Dr. Kovalchik and her colleagues examined whether the benefits and harms of low-dose CT scanning in the NLST differed according to the study subjects’ prescreening risk of lung cancer death, which was determined at enrollment using a validated prediction model. Risk factors included in this model were age, body mass index, family history of lung cancer, pack-years of smoking, years since smoking cessation (among patients who had quit), presence or absence of emphysema, sex, and race.

The NLST was a large randomized clinical trial that compared the efficacy of this screening technique against that of chest radiography in 53,454 smokers aged 55-74 years who had a minimum of 30 pack-years of smoking.

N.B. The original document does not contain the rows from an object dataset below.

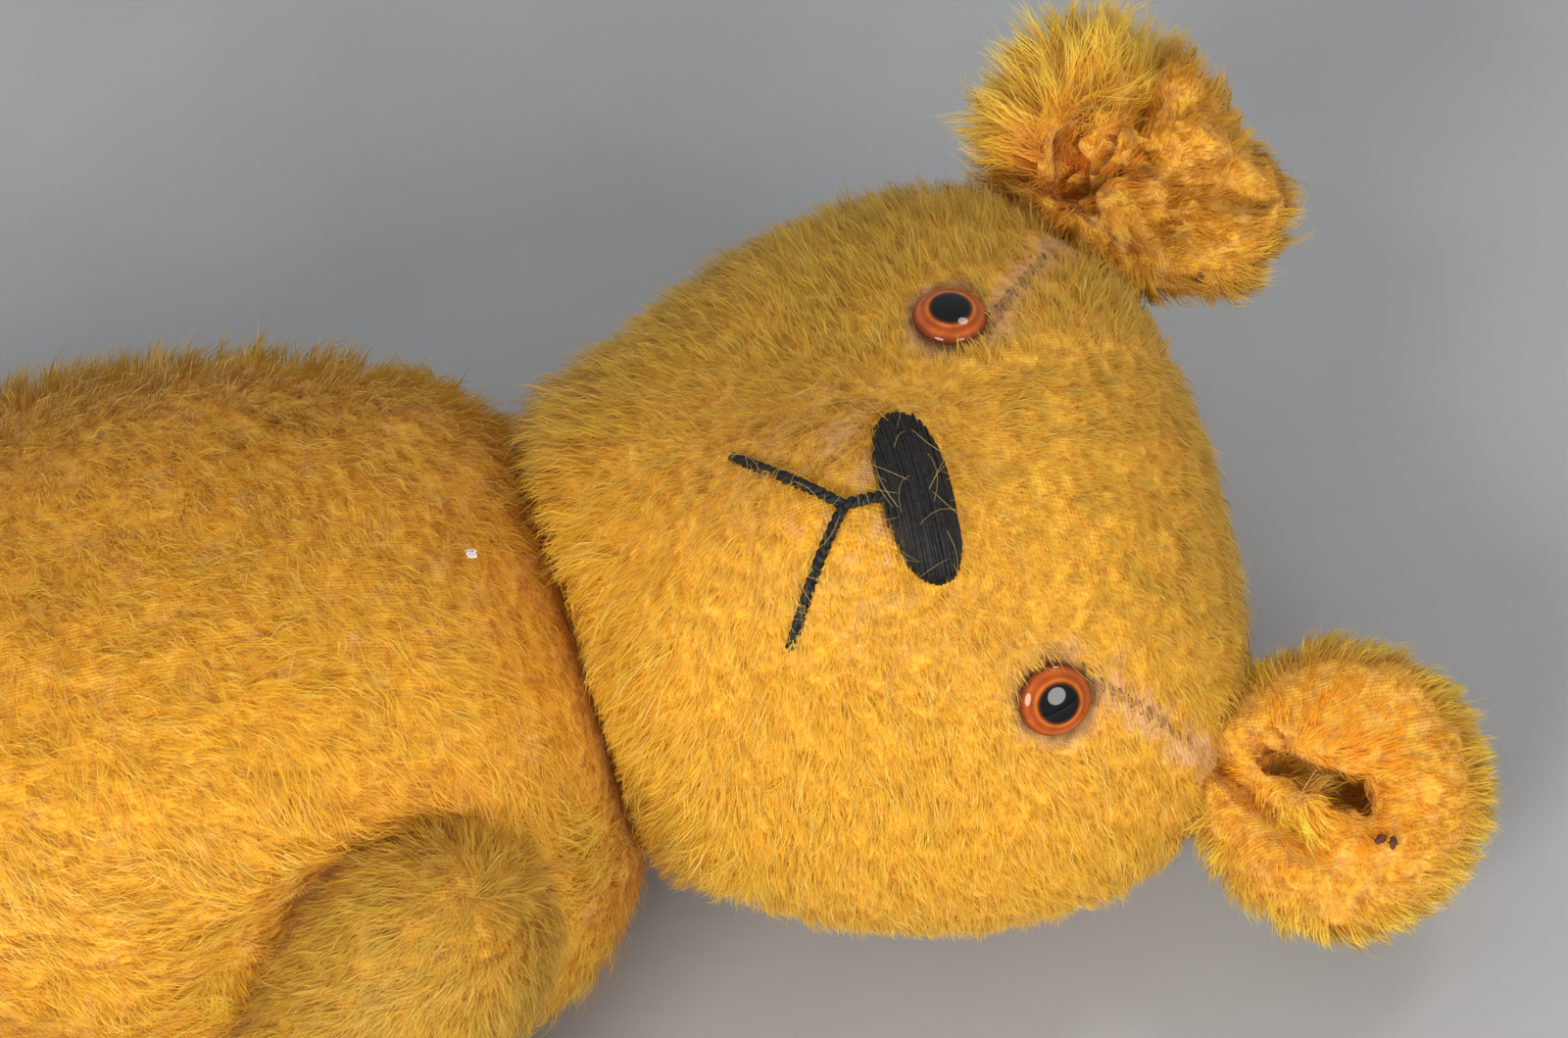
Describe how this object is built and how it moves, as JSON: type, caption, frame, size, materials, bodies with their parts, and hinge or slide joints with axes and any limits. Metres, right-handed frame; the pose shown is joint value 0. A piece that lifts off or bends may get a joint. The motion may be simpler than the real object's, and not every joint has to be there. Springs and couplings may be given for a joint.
{
  "type": "jointed mohair teddy bear",
  "caption": "Worn golden mohair teddy bear with a swivelling head and disc-jointed arms and legs, lying on its back.",
  "frame": {"origin": "on the flat of the back under the belly, where the torso lies on the table", "axes": "+X up the body to the crown, -Y to the bear's left, +Z out of its front"},
  "size_m": [0.4684, 0.2442, 0.1328],
  "materials": {
    "mohair": "worn golden mohair pile on a tan woven backing",
    "wood_wool": "packed wood wool",
    "felt": "worn wool felt",
    "black_thread": "waxed black embroidery thread",
    "amber_glass": "polished amber glass over a black pupil",
    "fibreboard": "pressed fibreboard",
    "steel_wire": "dull steel"
  },
  "bodies": {
    "torso": {"torso_cover": "mohair", "torso_stuffing": "wood_wool", "neck_disc_in_torso": "fibreboard", "neck_washer_in_torso": "steel_wire", "neck_cotter_pin": "steel_wire", "arm_left_disc_in_torso": "fibreboard", "arm_left_washer_in_torso": "steel_wire", "arm_left_cotter_pin": "steel_wire", "arm_right_disc_in_torso": "fibreboard", "arm_right_washer_in_torso": "steel_wire", "arm_right_cotter_pin": "steel_wire", "leg_left_disc_in_torso": "fibreboard", "leg_left_washer_in_torso": "steel_wire", "leg_left_cotter_pin": "steel_wire", "leg_right_disc_in_torso": "fibreboard", "leg_right_washer_in_torso": "steel_wire", "leg_right_cotter_pin": "steel_wire"},
    "head": {"head_cover": "mohair", "head_stuffing": "wood_wool", "ear_left": "mohair", "ear_right": "mohair", "eye_left": "amber_glass", "eye_right": "amber_glass", "eye_shank_left": "steel_wire", "eye_shank_right": "steel_wire", "nose_stitching": "black_thread", "mouth_stitching": "black_thread", "neck_disc_in_head": "fibreboard", "neck_washer_in_head": "steel_wire"},
    "arm_left": {"arm_left_cover": "mohair", "arm_left_stuffing": "wood_wool", "paw_pad_left": "felt", "arm_left_disc_in_limb": "fibreboard", "arm_left_washer_in_limb": "steel_wire"},
    "arm_right": {"arm_right_cover": "mohair", "arm_right_stuffing": "wood_wool", "paw_pad_right": "felt", "arm_right_disc_in_limb": "fibreboard", "arm_right_washer_in_limb": "steel_wire"},
    "leg_left": {"leg_left_cover": "mohair", "leg_left_stuffing": "wood_wool", "foot_pad_left": "felt", "leg_left_disc_in_limb": "fibreboard", "leg_left_washer_in_limb": "steel_wire"},
    "leg_right": {"leg_right_cover": "mohair", "leg_right_stuffing": "wood_wool", "foot_pad_right": "felt", "leg_right_disc_in_limb": "fibreboard", "leg_right_washer_in_limb": "steel_wire"}
  },
  "joints": [
    {"name": "neck_swivel", "type": "hinge", "parent": "torso", "child": "head", "pos_m": [0.1, 0, 0.06], "axis": [1, 0, 0], "continuous": true},
    {"name": "shoulder_left", "type": "hinge", "parent": "torso", "child": "arm_left", "pos_m": [0.062, -0.054, 0.075], "axis": [0, 1, 0], "continuous": true},
    {"name": "shoulder_right", "type": "hinge", "parent": "torso", "child": "arm_right", "pos_m": [0.062, 0.054, 0.052], "axis": [0, 1, 0], "continuous": true},
    {"name": "hip_left", "type": "hinge", "parent": "torso", "child": "leg_left", "pos_m": [-0.06, -0.054, 0.06], "axis": [0, 1, 0], "range_deg": [-60, 112]},
    {"name": "hip_right", "type": "hinge", "parent": "torso", "child": "leg_right", "pos_m": [-0.06, 0.054, 0.06], "axis": [0, 1, 0], "range_deg": [-60, 112]}
  ]
}
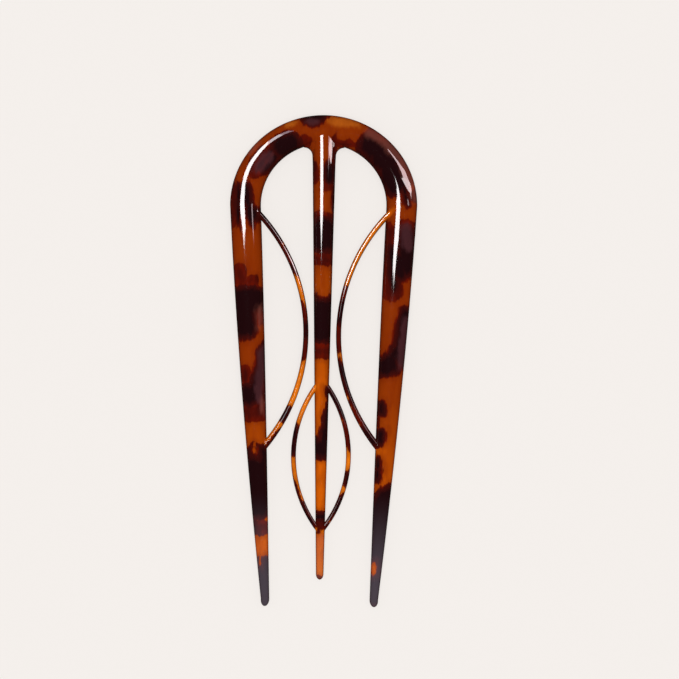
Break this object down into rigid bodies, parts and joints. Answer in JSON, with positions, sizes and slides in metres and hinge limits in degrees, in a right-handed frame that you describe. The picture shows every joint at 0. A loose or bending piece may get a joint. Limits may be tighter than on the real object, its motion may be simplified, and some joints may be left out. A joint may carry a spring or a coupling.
{
  "type": "french hair pin",
  "caption": "Flat-lying U-shaped hair pin with tapering outer legs, a centre prong, thin inward side bows and a leaf-shaped loop, in polished tortoiseshell acetate.",
  "frame": {"origin": "on the plane the pin lies on, under the middle of its overall length and width", "axes": "+X across the pin, +Y from the tips towards the crown, +Z from the flat back to the domed front"},
  "size_m": [0.0382, 0.1002, 0.0046],
  "materials": {
    "tortoise_acetate": "tumble-polished translucent cellulose acetate, amber with black-brown tortoiseshell blotches that have soft red-brown edges"
  },
  "bodies": {
    "root": {"hair_pin": "tortoise_acetate"}
  },
  "joints": []
}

For their study, Dr. Kovalchik and her associates assessed outcomes in 26,604 NLST participants who had undergone three annual CT scans and 26,554 who had undergone three annual radiographs in the trial’s intention-to-treat population.

The primary end point was the rate of death from lung cancer during a median of 5.5 years of follow-up. This end point was reached by 354 subjects in the CT group, compared with 442 in the radiography group.

The rate of lung cancer deaths was 24.6 per 10,000 person-years among subjects screened by CT, compared with 30.9 per 10,000 person-years among those screened by radiography. This reflects a 20% relative reduction in lung cancer deaths with low-dose CT screening, the investigators reported (N. Engl. J. Med. 2013 July 18 [doi: 10.1056/NEJMoa1301851]).

The researchers developed an absolute risk-prediction model for lung-cancer mortality that accounted for a participant’s specific risk characteristics and life expectancy by incorporating Cox proportional-hazards models of death from lung cancer and competing causes of death. Predictors of lung-cancer death were selected from a set of previously identified demographic and clinical risk factors for lung cancer (including smoking history) using Lasso regression. The prediction model was externally validated with outcome data from 15,114 NLST-eligible and 22,649 NLST-ineligible smokers aged 55-74 years who were enrolled in the radiography group of the PLCO (Prostate, Lung, Colorectal, and Ovarian) Cancer Screening Trial. The participants were stratified into five quintiles for the predicted 5-year risk of death from lung cancer.

"Participants at highest risk for lung cancer death accounted for a disproportionate share of the benefits of low-dose CT screening. For example, 77 of 88 CT-prevented lung cancer deaths (88%) occurred among the 60% of participants with a 5-year risk of lung-cancer death of 0.85% or more, whereas only 1% of prevented lung-cancer deaths occurred among the 20% of participants at lowest risk," the researchers said.

Restricting screening to the 60% of participants at highest risk for death from lung cancer within 5 years (more than 0.85%), as compared with the entire CT group, captured 88% of CT-preventable lung-cancer deaths, reduced the number of participants who would need to be screened to prevent one lung-cancer death from 302 to 161, and reduced the number of false-positive results per CT-prevented lung cancer death from 108 to 65. In contrast, the 20% of participants at lowest risk for lung cancer death accounted for almost none of the CT-prevented lung cancer deaths, the researchers said.